- _Task prompt_
Repeat exactly, please, the lines that begin at the start of the listing and end at the line holding "return plate".

- _Data block_

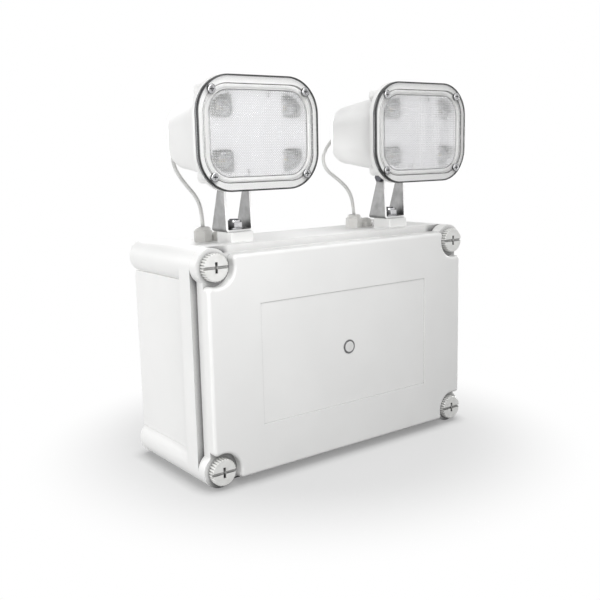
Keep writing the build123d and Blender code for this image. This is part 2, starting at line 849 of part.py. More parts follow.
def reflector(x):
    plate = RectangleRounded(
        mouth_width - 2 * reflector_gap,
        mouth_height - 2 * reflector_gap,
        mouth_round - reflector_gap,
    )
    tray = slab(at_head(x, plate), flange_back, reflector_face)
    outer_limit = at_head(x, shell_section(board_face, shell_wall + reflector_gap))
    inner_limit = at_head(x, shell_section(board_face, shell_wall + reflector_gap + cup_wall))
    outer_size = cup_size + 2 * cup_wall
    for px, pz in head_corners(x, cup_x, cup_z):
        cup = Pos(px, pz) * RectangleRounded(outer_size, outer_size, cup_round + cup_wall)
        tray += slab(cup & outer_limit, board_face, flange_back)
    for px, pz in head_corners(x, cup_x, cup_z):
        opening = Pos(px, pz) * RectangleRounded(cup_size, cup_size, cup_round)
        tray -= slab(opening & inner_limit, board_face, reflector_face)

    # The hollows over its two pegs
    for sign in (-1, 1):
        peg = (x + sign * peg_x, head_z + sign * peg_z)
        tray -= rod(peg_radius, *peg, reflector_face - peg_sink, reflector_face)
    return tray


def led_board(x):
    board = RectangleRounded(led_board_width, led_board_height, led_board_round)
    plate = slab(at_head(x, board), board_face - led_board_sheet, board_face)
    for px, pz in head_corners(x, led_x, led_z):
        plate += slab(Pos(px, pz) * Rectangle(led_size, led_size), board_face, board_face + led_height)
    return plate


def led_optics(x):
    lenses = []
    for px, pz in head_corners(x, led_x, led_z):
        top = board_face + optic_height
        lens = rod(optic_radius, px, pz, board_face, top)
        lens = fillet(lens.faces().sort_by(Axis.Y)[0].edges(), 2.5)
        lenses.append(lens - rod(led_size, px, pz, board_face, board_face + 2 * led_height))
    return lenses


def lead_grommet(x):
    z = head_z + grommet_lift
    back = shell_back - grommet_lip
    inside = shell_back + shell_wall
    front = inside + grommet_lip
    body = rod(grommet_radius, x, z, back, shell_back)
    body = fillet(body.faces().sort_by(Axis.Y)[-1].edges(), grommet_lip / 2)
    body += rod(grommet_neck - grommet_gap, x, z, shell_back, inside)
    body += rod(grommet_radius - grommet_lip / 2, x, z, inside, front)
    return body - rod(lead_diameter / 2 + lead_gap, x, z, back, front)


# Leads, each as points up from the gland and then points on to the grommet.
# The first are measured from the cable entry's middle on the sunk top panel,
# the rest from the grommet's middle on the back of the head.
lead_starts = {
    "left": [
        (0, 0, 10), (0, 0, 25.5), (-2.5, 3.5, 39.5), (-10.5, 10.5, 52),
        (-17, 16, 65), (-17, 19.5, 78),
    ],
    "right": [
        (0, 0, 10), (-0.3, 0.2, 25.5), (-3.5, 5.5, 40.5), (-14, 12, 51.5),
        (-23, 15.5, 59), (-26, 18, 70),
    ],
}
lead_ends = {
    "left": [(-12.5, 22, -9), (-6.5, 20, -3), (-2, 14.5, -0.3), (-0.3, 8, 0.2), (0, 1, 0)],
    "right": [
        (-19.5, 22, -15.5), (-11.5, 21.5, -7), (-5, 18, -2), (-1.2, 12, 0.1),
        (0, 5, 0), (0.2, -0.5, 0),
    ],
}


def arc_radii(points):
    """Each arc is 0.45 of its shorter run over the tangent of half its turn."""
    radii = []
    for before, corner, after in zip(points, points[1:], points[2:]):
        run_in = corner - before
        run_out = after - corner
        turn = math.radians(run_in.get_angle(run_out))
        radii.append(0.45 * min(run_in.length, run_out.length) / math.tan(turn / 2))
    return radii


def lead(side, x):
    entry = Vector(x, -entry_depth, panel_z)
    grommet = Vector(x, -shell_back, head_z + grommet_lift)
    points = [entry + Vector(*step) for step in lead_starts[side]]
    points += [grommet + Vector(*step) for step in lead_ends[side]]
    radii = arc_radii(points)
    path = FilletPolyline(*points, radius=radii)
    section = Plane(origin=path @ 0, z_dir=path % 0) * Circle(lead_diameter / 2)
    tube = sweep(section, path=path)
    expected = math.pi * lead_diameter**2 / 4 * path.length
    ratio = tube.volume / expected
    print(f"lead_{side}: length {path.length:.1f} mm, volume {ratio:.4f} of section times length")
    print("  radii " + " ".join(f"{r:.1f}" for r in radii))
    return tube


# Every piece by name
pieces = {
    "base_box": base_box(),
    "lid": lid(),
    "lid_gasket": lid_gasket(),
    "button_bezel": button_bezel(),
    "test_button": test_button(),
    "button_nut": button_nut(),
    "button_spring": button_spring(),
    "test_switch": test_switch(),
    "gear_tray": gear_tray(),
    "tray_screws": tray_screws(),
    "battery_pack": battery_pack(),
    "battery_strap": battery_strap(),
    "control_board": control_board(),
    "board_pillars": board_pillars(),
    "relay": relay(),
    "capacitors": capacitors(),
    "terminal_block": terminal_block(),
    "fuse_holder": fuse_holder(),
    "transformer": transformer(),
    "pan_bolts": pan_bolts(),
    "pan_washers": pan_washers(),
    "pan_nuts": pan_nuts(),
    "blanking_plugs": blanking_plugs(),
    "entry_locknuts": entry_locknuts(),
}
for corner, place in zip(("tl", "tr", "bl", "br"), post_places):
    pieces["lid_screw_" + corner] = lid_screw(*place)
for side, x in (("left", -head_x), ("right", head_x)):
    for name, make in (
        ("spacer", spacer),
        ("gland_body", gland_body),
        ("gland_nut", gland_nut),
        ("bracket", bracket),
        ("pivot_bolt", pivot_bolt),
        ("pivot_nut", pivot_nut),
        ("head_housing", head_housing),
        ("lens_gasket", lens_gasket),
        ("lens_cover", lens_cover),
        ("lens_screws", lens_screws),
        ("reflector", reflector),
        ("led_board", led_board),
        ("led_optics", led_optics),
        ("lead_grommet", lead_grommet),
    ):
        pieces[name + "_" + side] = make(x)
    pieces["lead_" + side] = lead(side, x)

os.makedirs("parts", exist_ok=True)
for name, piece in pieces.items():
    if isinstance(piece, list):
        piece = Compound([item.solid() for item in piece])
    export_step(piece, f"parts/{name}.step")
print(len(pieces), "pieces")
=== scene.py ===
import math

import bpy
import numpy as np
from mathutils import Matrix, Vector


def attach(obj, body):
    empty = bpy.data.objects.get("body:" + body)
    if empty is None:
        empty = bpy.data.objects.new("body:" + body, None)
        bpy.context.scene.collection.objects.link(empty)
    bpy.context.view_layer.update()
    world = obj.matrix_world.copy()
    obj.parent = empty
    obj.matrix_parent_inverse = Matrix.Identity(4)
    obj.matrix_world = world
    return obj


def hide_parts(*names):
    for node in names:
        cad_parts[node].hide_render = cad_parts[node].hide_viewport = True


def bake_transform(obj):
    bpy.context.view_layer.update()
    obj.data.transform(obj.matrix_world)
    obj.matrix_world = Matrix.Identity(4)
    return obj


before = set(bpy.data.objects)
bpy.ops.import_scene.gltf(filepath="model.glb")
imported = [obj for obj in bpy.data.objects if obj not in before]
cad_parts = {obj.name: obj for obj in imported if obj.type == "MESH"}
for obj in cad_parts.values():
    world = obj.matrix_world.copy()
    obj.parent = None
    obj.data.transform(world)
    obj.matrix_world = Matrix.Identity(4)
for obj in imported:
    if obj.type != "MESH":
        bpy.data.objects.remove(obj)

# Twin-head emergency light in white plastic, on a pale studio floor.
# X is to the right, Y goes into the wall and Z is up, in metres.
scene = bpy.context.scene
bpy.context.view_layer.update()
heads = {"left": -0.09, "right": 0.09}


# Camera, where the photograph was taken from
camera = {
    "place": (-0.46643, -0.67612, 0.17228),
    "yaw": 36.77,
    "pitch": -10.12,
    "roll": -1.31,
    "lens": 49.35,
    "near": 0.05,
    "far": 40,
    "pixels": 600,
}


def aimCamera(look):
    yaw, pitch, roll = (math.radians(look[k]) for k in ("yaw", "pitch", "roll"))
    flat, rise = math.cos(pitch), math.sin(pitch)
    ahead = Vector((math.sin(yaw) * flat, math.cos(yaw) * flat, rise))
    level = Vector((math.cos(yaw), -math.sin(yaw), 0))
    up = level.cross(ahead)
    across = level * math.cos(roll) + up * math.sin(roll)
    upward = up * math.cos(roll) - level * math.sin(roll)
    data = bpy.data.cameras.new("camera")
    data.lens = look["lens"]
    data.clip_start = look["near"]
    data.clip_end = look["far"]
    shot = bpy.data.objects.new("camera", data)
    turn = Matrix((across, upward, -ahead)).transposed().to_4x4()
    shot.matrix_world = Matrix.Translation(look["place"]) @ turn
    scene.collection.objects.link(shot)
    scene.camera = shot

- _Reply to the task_
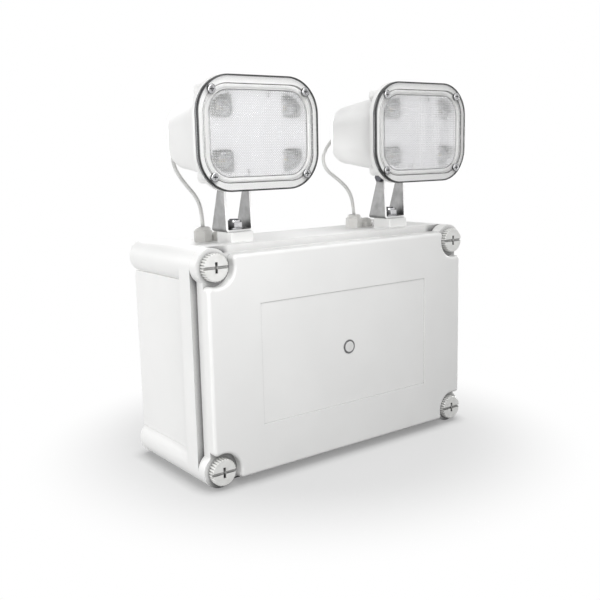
Keep writing the build123d and Blender code for this image. This is part 2, starting at line 849 of part.py. More parts follow.
def reflector(x):
    plate = RectangleRounded(
        mouth_width - 2 * reflector_gap,
        mouth_height - 2 * reflector_gap,
        mouth_round - reflector_gap,
    )
    tray = slab(at_head(x, plate), flange_back, reflector_face)
    outer_limit = at_head(x, shell_section(board_face, shell_wall + reflector_gap))
    inner_limit = at_head(x, shell_section(board_face, shell_wall + reflector_gap + cup_wall))
    outer_size = cup_size + 2 * cup_wall
    for px, pz in head_corners(x, cup_x, cup_z):
        cup = Pos(px, pz) * RectangleRounded(outer_size, outer_size, cup_round + cup_wall)
        tray += slab(cup & outer_limit, board_face, flange_back)
    for px, pz in head_corners(x, cup_x, cup_z):
        opening = Pos(px, pz) * RectangleRounded(cup_size, cup_size, cup_round)
        tray -= slab(opening & inner_limit, board_face, reflector_face)

    # The hollows over its two pegs
    for sign in (-1, 1):
        peg = (x + sign * peg_x, head_z + sign * peg_z)
        tray -= rod(peg_radius, *peg, reflector_face - peg_sink, reflector_face)
    return tray


def led_board(x):
    board = RectangleRounded(led_board_width, led_board_height, led_board_round)
    plate = slab(at_head(x, board), board_face - led_board_sheet, board_face)
    for px, pz in head_corners(x, led_x, led_z):
        plate += slab(Pos(px, pz) * Rectangle(led_size, led_size), board_face, board_face + led_height)
    return plate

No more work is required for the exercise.